The second day of the tour began on a much nicer morning with a visit to the under-construction 150 North Riverside building by Goettsch Partners. The group gathered on the Randolph Street Bridge adjacent to the structure, where they were met by Joachim Schuessler, Senior Associate, and Scott Seyer, Principal, of Goettsch Partners, who would be guides for the morning’s activities.

The group discusses the design of Aqua Tower from its outdoor podium amenity space.

The group discusses the design of Aqua Tower from its outdoor podium amenity space.

Although the group could not enter the construction site due to the volume of work at the time, Schuessler and Seyer gave an in-depth description of the building’s design and inception as they walked the group around the perimeter of the site. The building’s structural design was of particular interest to the group, as its core can only occupy less than one third of the site due to unique and unavoidable constraints. It uses large V-shaped mega-columns to cantilever the building over an active rail line and a city-mandated pedestrian walkway.

While Schuessler explained the structural elements of the tower, Seyer detailed the long path to development due to the peculiarities of the site. Because of the Amtrak trains that run through the site, the developers had to work directly with the organization to get approval on the site. Seyer discussed the difficulties of this working relationship with candor.

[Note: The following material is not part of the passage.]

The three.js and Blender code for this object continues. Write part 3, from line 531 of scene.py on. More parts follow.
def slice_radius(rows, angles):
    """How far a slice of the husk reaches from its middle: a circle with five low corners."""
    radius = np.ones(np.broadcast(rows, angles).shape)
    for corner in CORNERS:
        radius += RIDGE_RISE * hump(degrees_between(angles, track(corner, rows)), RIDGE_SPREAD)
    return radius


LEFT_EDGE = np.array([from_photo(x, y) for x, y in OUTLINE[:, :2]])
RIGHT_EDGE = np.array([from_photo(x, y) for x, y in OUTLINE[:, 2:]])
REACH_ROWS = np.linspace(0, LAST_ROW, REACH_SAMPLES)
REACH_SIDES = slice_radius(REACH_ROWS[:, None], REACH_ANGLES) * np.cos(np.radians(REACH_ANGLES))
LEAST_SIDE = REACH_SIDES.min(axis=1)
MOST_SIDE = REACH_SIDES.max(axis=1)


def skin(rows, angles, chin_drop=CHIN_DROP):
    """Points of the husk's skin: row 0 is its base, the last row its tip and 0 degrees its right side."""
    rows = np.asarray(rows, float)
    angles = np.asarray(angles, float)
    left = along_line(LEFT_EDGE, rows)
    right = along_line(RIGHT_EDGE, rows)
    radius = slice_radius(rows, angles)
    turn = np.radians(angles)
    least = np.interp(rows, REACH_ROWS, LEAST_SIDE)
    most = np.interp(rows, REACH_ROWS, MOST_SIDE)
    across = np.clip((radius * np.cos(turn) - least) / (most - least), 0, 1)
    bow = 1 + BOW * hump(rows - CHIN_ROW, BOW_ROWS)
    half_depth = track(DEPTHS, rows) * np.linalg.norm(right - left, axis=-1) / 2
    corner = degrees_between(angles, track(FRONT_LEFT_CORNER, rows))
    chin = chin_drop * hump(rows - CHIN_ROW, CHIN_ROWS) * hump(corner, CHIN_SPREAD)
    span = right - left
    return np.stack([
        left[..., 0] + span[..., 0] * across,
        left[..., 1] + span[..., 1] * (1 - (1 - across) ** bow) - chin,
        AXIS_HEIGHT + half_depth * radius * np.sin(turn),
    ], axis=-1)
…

After a thorough examination of this site, the group continued on to view several completed, grade-A office spaces designed by Goettsch. Just a minute’s walk from 150 North Riverside was 155 North Wacker. Here, the group had the opportunity to marvel at the expanse, multi-story lobby, while Seyer described the design intent behind the building. He focused on the decision to incorporate an arcade, as well as the challenges behind cladding the ceiling with heavy tiling. Due to security concerns in the functioning office building, the tour was unable to venture past the lobby, but the visit offered an opportunity to get a better understanding of the design requirements for the city’s prestige corporate addresses.

The contours of Aqua's balconies are apparent from its podium.

The contours of Aqua’s balconies are apparent from its podium.

The next stop, UBS Tower, was also designed by Goettsch. Completed in 2001, it is slightly older than 155 North Wacker – completed in 2009 – and thus offered the tour a chance to see how grade-A office space has evolved in the 21st Century. Again, the tour only covered the lobby of the building, but Seyer extensively detailed the specific design elements, including expansive glass mesh walls, which he explained were designed to expand and contract based on temperature, pressure, and climate.

At this point, the group parted ways with Seyer and Schuessler after graciously thanking them for their time. With some time to spare before their next stop, the group made an impromptu stop at Millennium Park and the brand-new Maggie Daley Park. This stop afforded the opportunity to visit some of the most compelling tourist attractions in the city, as well as excellent views of the surrounding skyline. Many first time visitors were surprised to learn discover the extensive parkland abutting Lake Michigan, while return visitors were intrigued by the activity-focused design of Maggie Daley Park, which features extensive play areas, rock climbing walls, and an ice-skating ribbon that doubles as a jogging path in warmer months.

The final leg of the two-day tour brought the group to Aqua, an 86-story residential and hotel building in the Lakeshore East development designed by Studio Gang Architects. There, they first met with representatives from Magellan Development, who are responsible for developing Lakeshore East, one of the largest private developments in Chicago history. A lunch presentation focused on the history of Lakeshore East as well as the proposed Vista Tower, which is also designed by Studio Gang.

If completed as planned, Vista will be the third tallest building in Chicago and the tallest building ever designed by a female-owned architecture firm (Aqua currently holds that distinction). The presentation by Magellan focused on the inception of the building along with the work that they have put in to incorporate community feedback. Because of the scope of the tower and its location at a complex node of infrastructure, its construction will include significant changes to the surrounding built environment.

With lunch complete, the group was introduced to architects at Studio Gang who described the design of Aqua and offered a tour of the building’s expansive podium and amenity space. From the podium, the group was able to look onto the greater Lakeshore East development while exploring the extensive space. With the sun shining, they had one last opportunity to look out onto the expansive skyline surrounding the building as the day’s activities came to an end. As participants began to trickle away, some stayed behind to enjoy the moment.

A group photo from the roof of the Willis Tower.

A group photo from the roof of the Willis Tower.